Tree menu; Check on datasheets & resemblances; Undefined resemblances

The other Tools menu item for aggregation sheets is distinctive to this case, namely Tools>Tree; it simply displays the hierarchical structure of an aggregation file in the same way as the Explorer tree, in a left-hand panel. Successive clicking on the plus.jpg icons unroll the taxonomic structure, and it can be rolled back with minus.png . No operations can be performed on the display in this state.

ScreenshotPage207a.png

When the active window is a datasheet, Tools>Check can check for the following: a) ✓Missing values, identified in the sheet by ‘Missing!’, and which might have been read in as blank cells in an Excel worksheet for example; b) ✓Negative values, which are not appropriate for abundance-type data analysed by Bray-Curtis, though common for environmental variables (especially normalised) input to Euclidean distance; c) ✓Duplicate sample (and/or) variable labels, which are tolerated for some analyses (warnings are usually given) but are best avoided wherever possible; d) ✓All zero samples (and/or) variables; and e) ✓Estimated values, displayed in red type in the matrix. The latter come from applying Tools>Missing (seen shortly) to environmental variables – or to other normally distributed data – containing Missing! cells, which otherwise might not be tolerated by some analysis routines requiring complete data. All or any of the 7 boxes can be ticked. Whether it is important to check for a particular attribute depends on the analysis. For example, species which are zero over all samples will be ignored when Bray-Curtis similarity is computed among samples, and can safely be left in the matrix, but all-zero samples are potentially more of a problem since Bray-Curtis similarity between two blank samples is set to ‘Undefined!’. Dependent on the context, these samples might best be omitted, or a different similarity used (e.g. zero-adjusted Bray-Curtis, Section 5), or the entry left as ‘Undefined!’, i.e. treated as unknown.

ScreenshotPage207b.png

When the active window is a resemblance sheet, Tools>Check looks for only three data attributes: a) ✓Undefined values, arising as suggested above; b) ✓Out of bounds values, for distance coeff-icients (or transformations) that return very large or small values (NaN); and c) ✓Duplicate labels, as above.
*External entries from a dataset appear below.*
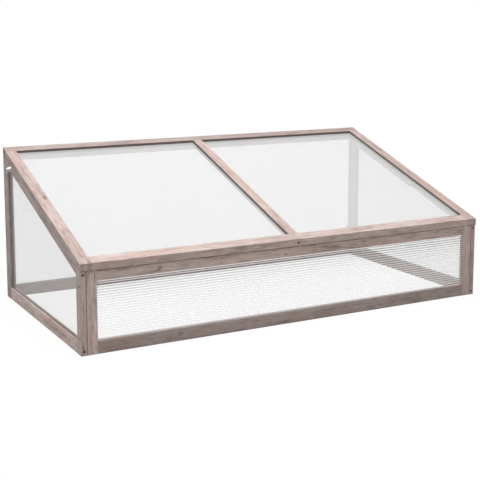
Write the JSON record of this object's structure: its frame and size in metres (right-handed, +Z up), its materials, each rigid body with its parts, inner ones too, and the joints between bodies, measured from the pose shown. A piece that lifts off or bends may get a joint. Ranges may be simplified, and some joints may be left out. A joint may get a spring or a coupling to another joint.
{
  "type": "cold frame",
  "caption": "Low timber cold frame with clear twin-wall panes on all sides and a sloping lid on rear hinges, held open by wooden props with wing nuts.",
  "frame": {"origin": "middle of the overall footprint, on the ground", "axes": "+X along the length to the right, +Y to the hinged back, +Z up; the low front faces -Y"},
  "size_m": [1.124, 0.5806, 0.3972],
  "materials": {
    "stained_timber": "matt grey-brown stain with open grain",
    "twin_wall_sheet": "clear, glossy fluted sheet",
    "zinc_plated_steel": "zinc plated",
    "blackened_steel": "blackened, dull"
  },
  "bodies": {
    "body": {"left_front_post": "stained_timber", "left_rear_post": "stained_timber", "left_bottom_rail": "stained_timber", "left_slope_rail": "stained_timber", "left_pane": "twin_wall_sheet", "right_front_post": "stained_timber", "right_rear_post": "stained_timber", "right_bottom_rail": "stained_timber", "right_slope_rail": "stained_timber", "right_pane": "twin_wall_sheet", "front_left_stile": "stained_timber", "front_right_stile": "stained_timber", "front_top_rail": "stained_timber", "front_bottom_rail": "stained_timber", "front_pane": "twin_wall_sheet", "back_top_rail": "stained_timber", "back_bottom_rail": "stained_timber", "back_pane": "twin_wall_sheet", "side_frame_screws": "blackened_steel", "corner_screws": "blackened_steel", "front_rail_screws": "blackened_steel", "left_hinge_body_leaf": "zinc_plated_steel", "left_hinge_pin": "zinc_plated_steel", "right_hinge_body_leaf": "zinc_plated_steel", "right_hinge_pin": "zinc_plated_steel", "hinge_body_screws": "zinc_plated_steel", "left_prop_bolt": "zinc_plated_steel", "left_prop_washer": "zinc_plated_steel", "right_prop_bolt": "zinc_plated_steel", "right_prop_washer": "zinc_plated_steel"},
    "lid": {"lid_left_rail": "stained_timber", "lid_right_rail": "stained_timber", "lid_front_rail": "stained_timber", "lid_back_rail": "stained_timber", "lid_mid_bar": "stained_timber", "lid_left_pane": "twin_wall_sheet", "lid_right_pane": "twin_wall_sheet", "lid_screws": "blackened_steel", "left_hinge_lid_leaf": "zinc_plated_steel", "right_hinge_lid_leaf": "zinc_plated_steel", "hinge_lid_screws": "zinc_plated_steel"},
    "left_prop": {"left_prop": "stained_timber"},
    "right_prop": {"right_prop": "stained_timber"},
    "left_wing_nut": {"left_wing_nut": "zinc_plated_steel"},
    "right_wing_nut": {"right_wing_nut": "zinc_plated_steel"}
  },
  "joints": [
    {"name": "lid_hinge", "type": "hinge", "parent": "body", "child": "lid", "pos_m": [0, 0.28715, 0.38016], "axis": [-1, 0, 0], "range_deg": [0, 100]},
    {"name": "left_prop_pivot", "type": "hinge", "parent": "body", "child": "left_prop", "pos_m": [-0.536, 0.21765, 0.34894], "axis": [-1, 0, 0], "range_deg": [0, 114]},
    {"name": "right_prop_pivot", "type": "hinge", "parent": "body", "child": "right_prop", "pos_m": [0.536, 0.21765, 0.34894], "axis": [-1, 0, 0], "range_deg": [0, 114]},
    {"name": "left_wing_nut_turn", "type": "hinge", "parent": "body", "child": "left_wing_nut", "pos_m": [-0.5512, 0.21765, 0.34894], "axis": [-1, 0, 0], "continuous": true},
    {"name": "right_wing_nut_turn", "type": "hinge", "parent": "body", "child": "right_wing_nut", "pos_m": [0.5512, 0.21765, 0.34894], "axis": [1, 0, 0], "continuous": true}
  ],
  "couplings": [
    {"joint": "left_prop_pivot", "follows": "lid_hinge", "ratio": 1.14},
    {"joint": "right_prop_pivot", "follows": "lid_hinge", "ratio": 1.14}
  ]
}
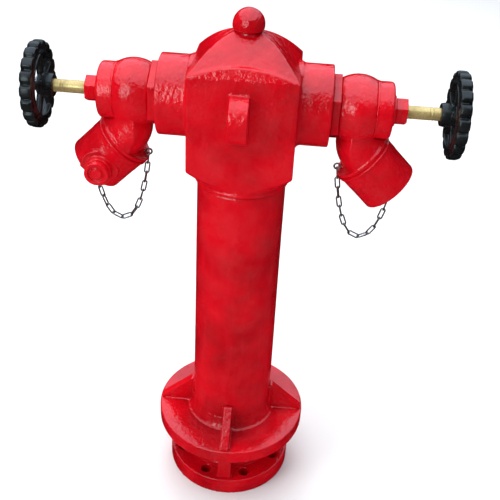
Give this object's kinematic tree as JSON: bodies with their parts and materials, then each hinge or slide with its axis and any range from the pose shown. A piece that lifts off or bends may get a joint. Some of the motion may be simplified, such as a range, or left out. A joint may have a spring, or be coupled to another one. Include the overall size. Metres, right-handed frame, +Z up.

Blanking a cell in a resemblance matrix sets it to Undefined! status, and several of the core routines using resemblances (e.g. MDS, Cluster, ANOSIM) are carefully written in PRIMER to tolerate a few Undefined! entries, treating them as unknown. (You can appreciate that knowing the similarities $S_{12}$, $S_{13}$, $S_{14}$, $S_{23}$, $S_{24}$ might enable you to place four samples in relation to each other without knowing similarity $S_{34}$). Blanking out NaN (Not a Number) entries, to Undefined!, is one possibility therefore, but others may be equally good or better (replacing by a large, but finite value, modifying the coefficient or transformation which generated them etc).